The Total Surface Area of a Pentagonal Trapezohedron is the total quantity of two dimensional space enclosed on the entire surface of this geometric solid. It represents the sum of the areas of all its faces.

2. How Does the Calculator Work?

The calculator uses the formula:

\[ TSA = \sqrt{\frac{25}{2} \cdot (5 + \sqrt{5})} \cdot \left( \frac{l_{short}}{\frac{\sqrt{5} - 1}{2}} \right)^2 \]

Where:

\( TSA \) — Total Surface Area of Pentagonal Trapezohedron (m²)
\( l_{short} \) — Short Edge of Pentagonal Trapezohedron (m)
\( \sqrt{5} \) — Mathematical constant (approximately 2.23607)

Explanation: The formula calculates the total surface area based on the length of the short edge, incorporating the golden ratio properties inherent in pentagonal geometry.

3. Importance of Surface Area Calculation

Details: Calculating the total surface area is crucial for various applications including material estimation, structural analysis, and geometric properties studies of pentagonal trapezohedrons.

4. Using the Calculator

Tips: Enter the length of the short edge in meters.
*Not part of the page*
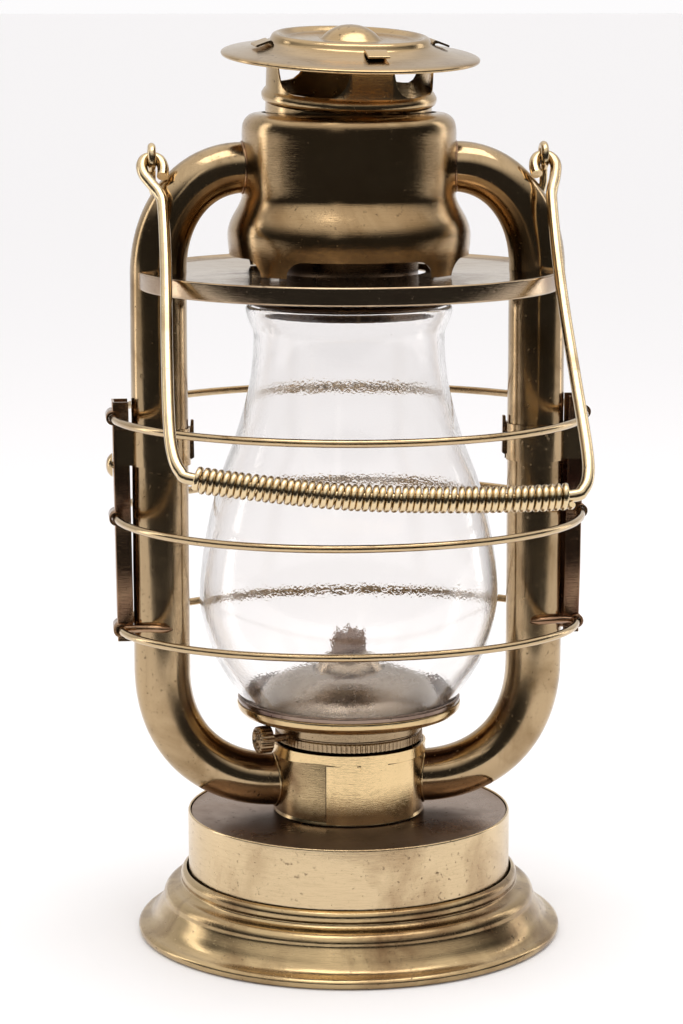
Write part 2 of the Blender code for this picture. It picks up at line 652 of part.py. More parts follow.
def make_strap(side, name):
    """Folded channel with sleeves for the rings, a clamp round the tube and a foot hook."""
    high, low, width, depth = 190.0, 106.0, 5.5, 76.3

    def upright(label, outline, half):
        return flat(label, [[(side * x, z) for x, z in outline]], half, UPRIGHT)

    strap = upright(name, [(strap_web(high), high), (depth, high), (depth, low),
                           (strap_web(low), low)], width)
    hollow = upright(name + "_hollow", [(strap_web(high) - 0.8, high + 9), (60.0, high + 9),
                                        (60.0, low - 9), (strap_web(low) - 1.0, low - 9)],
                     width - 0.8)
    cut(strap, hollow)

    for ring_z, half_x, _ in RINGS.values():
        centre = half_x
        join(strap, rod(name + "_sleeve", (side * centre, -5.6, ring_z),
                        (side * centre, 5.6, ring_z), SLEEVE_R, 12))

    for label, low_z, high_z, reach in (("_clamp", CLAMP_LOW, CLAMP_HIGH, -TUBE_X),
                                        ("_hook", HOOK_LOW, HOOK_HIGH, 62.9)):
        band = solid(turned(name + label, [
            (CLAMP_R + 0.7, high_z), (CLAMP_R + 0.7, low_z), (CLAMP_R, low_z),
            (CLAMP_R, high_z)], 20))
        band.matrix_world = Matrix.Translation((side * TUBE_X * MM, 0.0, 0.0))
        if reach > 0:
            corners = sorted((side * 40.0, side * reach))
            cut(band, box(name + label + "_end", (corners[0], -20, low_z - 5),
                          (corners[1], 20, high_z + 5)))
            band = solid(band)
        join(strap, band)
        for front in (-1, 1):
            xs = sorted((side * 75.1, side * 77.6))
            ys = sorted((front * (width - 1.4), front * (width - 0.02)))
            join(strap, box(name + label + "_wing", (xs[0], ys[0], low_z + 0.3),
                            (xs[1], ys[1], high_z - 0.3)))

    ear = [(56.05, 168.8), (54.2, 169.8), (54.4, 183.0), (55.5, 183.0), (55.6, CLAMP_HIGH - 0.3),
           (56.05, CLAMP_HIGH - 0.3)]
    ear = [(x - 0.4, z) for x, z in ear]
    join(strap, upright(name + "_ear", ear, 0.8))

    for ring_z, half_x, _ in RINGS.values():
        centre = half_x - 0.3
        cut(strap, rod(name + "_wire_hole", (side * centre, -12, ring_z),
                       (side * centre, 12, ring_z), SLEEVE_BORE, 12))
    if side < 0:
        cut(strap, rod("stud_hole", (-90, 0, CLAMP_LOW), (-79, 0, CLAMP_LOW), 1.5, 12))
    finish(strap, PATINA)


make_foot()
make_tank()
make_filler()
make_collar()
make_burner()
make_wick()
make_tubes()
make_ears()
make_bail()
make_top_plate()
make_drum()
make_hood()
make_globe()
make_guard()
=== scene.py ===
"""Looks of the hurricane lantern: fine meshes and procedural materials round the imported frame.

Lengths in the tables are millimetres, turned into metres by the helpers. The lantern stands on
z = 0 on the z axis, with its front towards -Y.
"""
import json
from math import cos, sin, pi, radians, sqrt

import bmesh
import bpy
from mathutils import Matrix, Vector, noise


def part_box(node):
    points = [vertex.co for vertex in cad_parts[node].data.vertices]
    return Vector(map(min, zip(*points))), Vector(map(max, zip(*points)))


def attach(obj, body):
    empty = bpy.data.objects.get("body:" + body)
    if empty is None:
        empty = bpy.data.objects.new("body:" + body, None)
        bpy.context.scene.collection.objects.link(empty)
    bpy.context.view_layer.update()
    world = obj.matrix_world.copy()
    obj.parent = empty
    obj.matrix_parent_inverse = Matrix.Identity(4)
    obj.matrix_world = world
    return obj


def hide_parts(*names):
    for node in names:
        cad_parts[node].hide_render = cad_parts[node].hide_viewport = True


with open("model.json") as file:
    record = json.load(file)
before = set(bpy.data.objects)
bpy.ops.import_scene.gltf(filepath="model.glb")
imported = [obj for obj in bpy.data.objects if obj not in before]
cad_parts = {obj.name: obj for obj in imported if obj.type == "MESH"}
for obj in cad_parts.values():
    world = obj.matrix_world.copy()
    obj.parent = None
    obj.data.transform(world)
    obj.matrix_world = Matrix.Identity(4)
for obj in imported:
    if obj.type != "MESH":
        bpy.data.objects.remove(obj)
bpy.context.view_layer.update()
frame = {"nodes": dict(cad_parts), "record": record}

RECORD = frame["record"]
BODY_OF = {n: b for b, nodes in RECORD["behaviour"]["bodies"].items() for n in nodes}

MM = 0.001
SHARP = 40                     # degrees at which an edge is drawn sharp, unless a piece says more
SHARP_SMOOTH = 60              # the same for pieces whose outline is a smooth line

SIDES = 192                    # sides of the large turned pieces
BROAD = 160                    # sides of the collar, drum, hood band and globe
WALL_SIDES = 128               # sides of the tank's wall
CAP_SIDES = 176                # sides of the hood's cap
FINE = 96                      # sides of the small ones
ROLL_SIDES = 48                # sides of the straps' sleeves

COLLAR_R = 26.3
KNURL_TEETH = 96
KNOB_IN = 31.75
KNOB_RIBS = 20
SHAFT_Z = 72.0
SHAFT_TURN = radians(18.0)
SHAFT_OFFSET = 3.9
TUBE_X = 65.8
TUBE_R = 9.8
TUBE_R_DRUM = 8.75
TUBE_R_COLLAR = 9.35
TUBE_DRUM_Z = 269.8
TUBE_COLLAR_Z = 54.2
TUBE_STRAIGHT_HIGH = 234.0     # the tube is straight between these heights
TUBE_STRAIGHT_LOW = 95.0
DRUM_R = 36.8
DRUM_FOOT = 234.3
ARCH_HALF = 24.4
ARCH_TOP = 240.0
ARCH_CORNER = 5.0
HOOD_Z = 293.8
HOOD_LEAN = radians(6.0)
HOOD_SIDE = radians(1.3)
POST_TURN = radians(10.0)
POST_R = 28.6
POST_HALF_WIDTH = 3.7
WIRE_R = 1.35
RING_SIDES = 192
# each guard ring's height, and its half-width across and from front to back
RINGS = {"top": (184.5, 82.2, 74.0), "middle": (149.4, 81.5, 72.0), "bottom": (110.0, 80.5, 58.0)}
STUD_Z = 167.5
STUD_PROUD = 2.3
FINGER_WIRE = 1.35
CLAMP_R = 10.0
CLAMP_LOW = 167.6
CLAMP_HIGH = 180.4
PIVOT_X = 67.7
PIVOT_Z = 273.3
BAIL_LEAN = radians(46.5)
BAIL_WIRE = 2.0
EAR_R = 3.7
EAR_WIRE = 1.4
GRIP_TURNS = 53
GRIP_STEPS = 16                # points in each turn of the coil
GRIP_COIL_R = 3.4
GRIP_COIL_WIRE = 1.02
GRIP_END = 59.2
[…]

The value must be positive and greater than zero for accurate calculation.

5. Frequently Asked Questions (FAQ)

Q1: What is a Pentagonal Trapezohedron?
A: A pentagonal trapezohedron is a polyhedron with ten faces, each being a kite shape, arranged in two sets of five around the symmetry axes.

Q2: How is this different from other polyhedrons?
A: The pentagonal trapezohedron has a unique symmetry and geometric properties derived from its pentagonal arrangement, distinguishing it from other polyhedrons.

Q3: What are practical applications of this calculation?
A: This calculation is useful in crystallography, architectural design, and the study of geometric solids with pentagonal symmetry.

Q4: Are there limitations to this formula?
A: The formula assumes a perfect geometric shape and may need adjustments for real-world applications where imperfections exist.

Q5: Can this calculator handle different units?
A: The calculator uses meters as the default unit. For other units, convert your measurement to meters before input.